Pero más allá de ser consciente de que eran pocas las mujeres que ejercían como escritoras, Rosa nunca quiso formar parte del movimiento que abogaba por la liberación femenina. "Nunca me interesó, seguramente coincidía pero no era mi mundo", comentó en una entrevista que dio muchos años después.

Durante la Guerra Civil, Pérez Rubio se alistó como voluntario y Chacel permaneció en Madrid junto a su hijo. Durante un tiempo trabajó como enfermera y en ningún momento dejó de plasmar sus ideales liberales en los medios gráficos. Pero unos años más tarde, ante el avance del franquismo, la familia completa decidió dejar España y buscar nuevos horizontes. Luego de cortas estadías en Francia, Grecia y Suiza, viajaron hasta América Latina y se instalaron en Brasil.

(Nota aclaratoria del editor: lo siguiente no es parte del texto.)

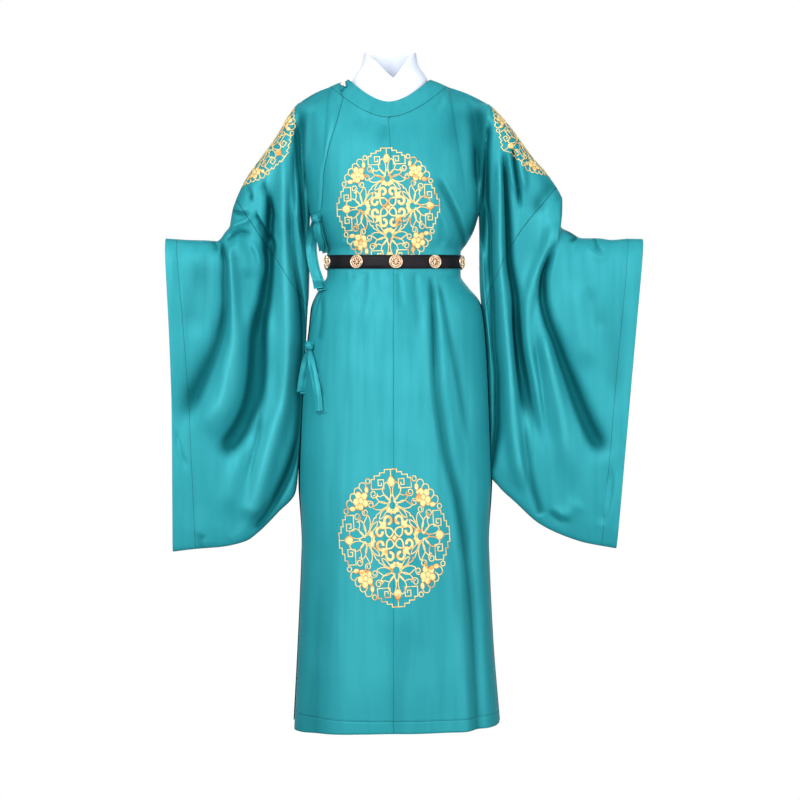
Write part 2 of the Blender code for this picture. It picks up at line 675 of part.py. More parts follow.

Durante tres décadas, la escritora vivió con su familia en Copacabana, pero aunque el paisaje le parecía "delicioso", nunca terminó de adaptarse. Además, durante los primeros años, le preocupaba que Carlos, su hijo, no tuviera contacto con el idioma español. Por eso, durante un tiempo vivió en Buenos Aires, donde se sintió mucho más cómoda. Estaba encantada no solo con la movida cultural y su admiración por Borges y Cortázar, sino por el público en general. "Me entiendo bien con Argentina", declaró en una entrevista y señaló con orgullo que en nuestro país la trataban como si fuera una autora local. De hecho, aquí publicó "La sinrazón", en 1960, uno de sus trabajos más destacados.

El reconocimiento masivo en España le llegó en la década de los sesenta, cuando empezó a viajar con más frecuencia a su tierra, hasta que tras la muerte de su marido, en 1977, se mudó definitivamente. "Cuando volví a España me encontré con el mismo furor que tenía contra los españoles hace tantos años. Baudelaire decía que estudiaba el mal de su propio corazón, y yo encuentro los defectos de españoles -que son infinitos- en mí misma, pero no hay que resignarse, sino que combatir con nosotros mismos", explicó en un reportaje.

Fue galardonada con el Premio de la Crítica (1976) por "Barrio de maravillas", en 1989 fue nombrada Doctora Honoris Causa por la Universidad de Valladolid y recibió el Premio Nacional de las Letras (1987), el Premio Castilla y León de las Letras (1990) y en 1993 fue reconocida con la Medalla de Oro al mérito en las Bellas Artes. Pero hasta el final de sus días, en 1994, se mostró disconforme por nunca haber recibido el premio Cervantes.

También le quedó pendiente formar parte de la Real Academia Española (RAE), lugar donde según ella, nunca tuvo lugar por ser mujer. Sin embargo junto a Margarita Manso, Maruja Mallo, Ángeles Santos, María Zambrano, María Teresa León y Josefina de la Torre, entre otras autoras que fueron contemporáneas, tuvieron un rol fundamental en la literatura en español.